Dynamics of molecular adsorption of ethane with platinum(111): a supersonic molecular beam study. Arumainayagam, Christopher R.; Schoofs, Gregory R.; McMaster, Mark C.; Madix, Robert J. Dep. Chem., Stanford Univ., Stanford, CA, USA. J. Phys. Chem. (1991), 95(3), 1041-7. CODEN: JPCHAX ISSN: 0022-3654. Journal written in English. CAN 114:89066 AN 1991:89066 CAPLUS (Copyright 2001 ACS)
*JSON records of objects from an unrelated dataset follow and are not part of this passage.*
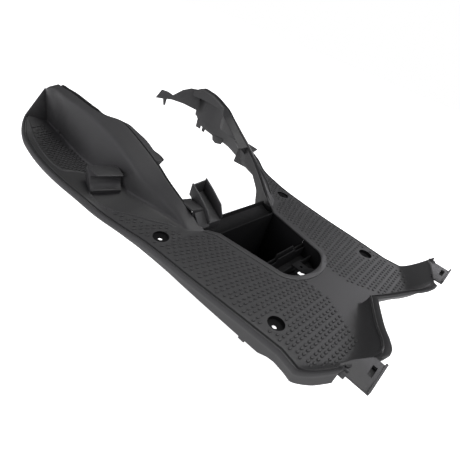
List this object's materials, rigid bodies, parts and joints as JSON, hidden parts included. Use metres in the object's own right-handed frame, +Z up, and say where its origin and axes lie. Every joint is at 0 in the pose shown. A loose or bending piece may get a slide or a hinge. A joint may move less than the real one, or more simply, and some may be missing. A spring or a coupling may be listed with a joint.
{
  "type": "scooter floorboard",
  "caption": "Moulded plastic scooter footboard with a tread deck, an open battery well, a raised front lip with two horns and two hollow side arms above the rear footwells.",
  "frame": {"origin": "middle of the rear pair of screw holes, in the plane of the screw seats, 6 mm below the tread on the centre line", "axes": "+X forward towards the horns, +Y to the rider's left, +Z up out of the tread"},
  "size_m": [0.6598, 0.439, 0.2105],
  "materials": {
    "plastic": "fine moulded grain, charcoal"
  },
  "bodies": {
    "root": {"floorboard": "plastic"}
  },
  "joints": []
}
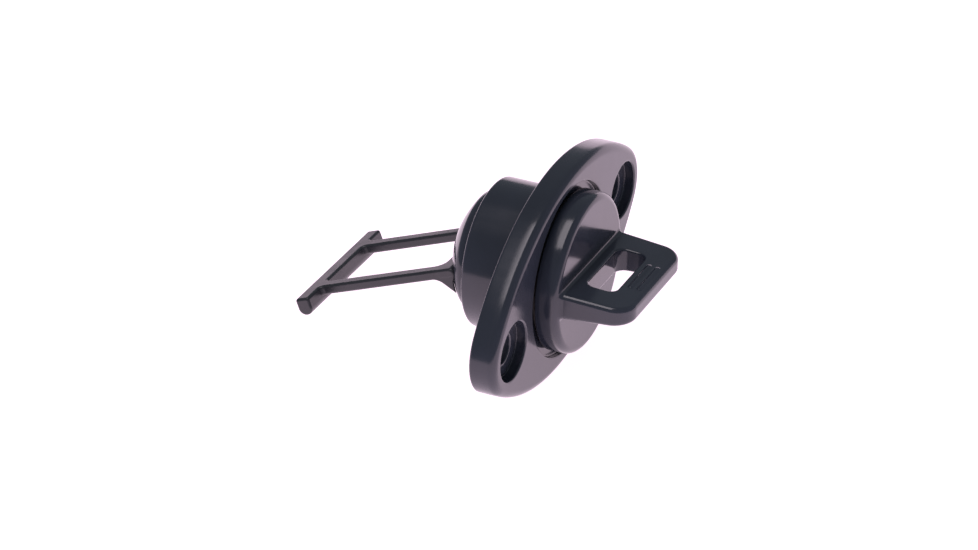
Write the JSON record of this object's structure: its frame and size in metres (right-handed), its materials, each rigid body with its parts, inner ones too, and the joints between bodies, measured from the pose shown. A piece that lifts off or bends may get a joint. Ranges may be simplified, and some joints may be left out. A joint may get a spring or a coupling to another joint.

The mol. interaction of C₂H₆ with Pt(111) was studied by using supersonic mol. beam techniques and temp.-programmed desorption (TPD). Ethane adsorbs molecularly on the terrace sites of Pt(111) at 95 K with a satn. coverage of .apprx.0.3 monolayer and desorbs at .apprx.132 K during TPD. Isothermal desorption expts. suggest that C₂H₆ desorbs from the second layer with first-order desorption kinetics. Dissocn. of molecularly adsorbed C₂H₆ is negligible upon subsequent heating. The trapping probability of C₂H₆ on the clean surface at normal incidence decreases from .apprx.0.91 to 0.13 as the incident translational energy (E_t) increases from 6 to 40 kJ/mol at a surface temp. of 95 K in apparent semiquant. agreement with a modified hard-cube model. However, over a range of incident angles, Q_i, the initial trapping probability scales with E_t(cos² Q_i) demonstrating the participation of momentum parallel to the surface in the trapping process and the necessity of more sophisticated theories, such as 3-dimensional trajectory calcns., to describe adequately trapping over a wide range of incident translational energies and incident angles. At all incident translational energies studied, the trapping probability of C₂H₆ at a surface temp. of 95 K increases continuously with C₂H₆ coverage up to monolayer satn., indicating that C₆H₆ traps more efficiently onto adsorbed C₂H₆ than onto a clean surface. This behavior is expected since the mass of adsorbed C₂H₆ is significantly less than that of a Pt atom, leading to increased energy transfer upon impact with the adsorbed species. Based on this principle, extrinsic precursor states are expected for mol. adsorption on all surfaces except at translational energies that preclude trapping into the second layer. Together with mol. beam expts. of C₂H₆ dissocn. on Pt(111) performed in the authors' lab., the exptl. results indicate that dissociative C₂H₆ adsorption on Pt(111) proceeds more effectively via direct collisional activation at high incident translational energies rather than via a precursor-medicated mechanism at low incident translational energies.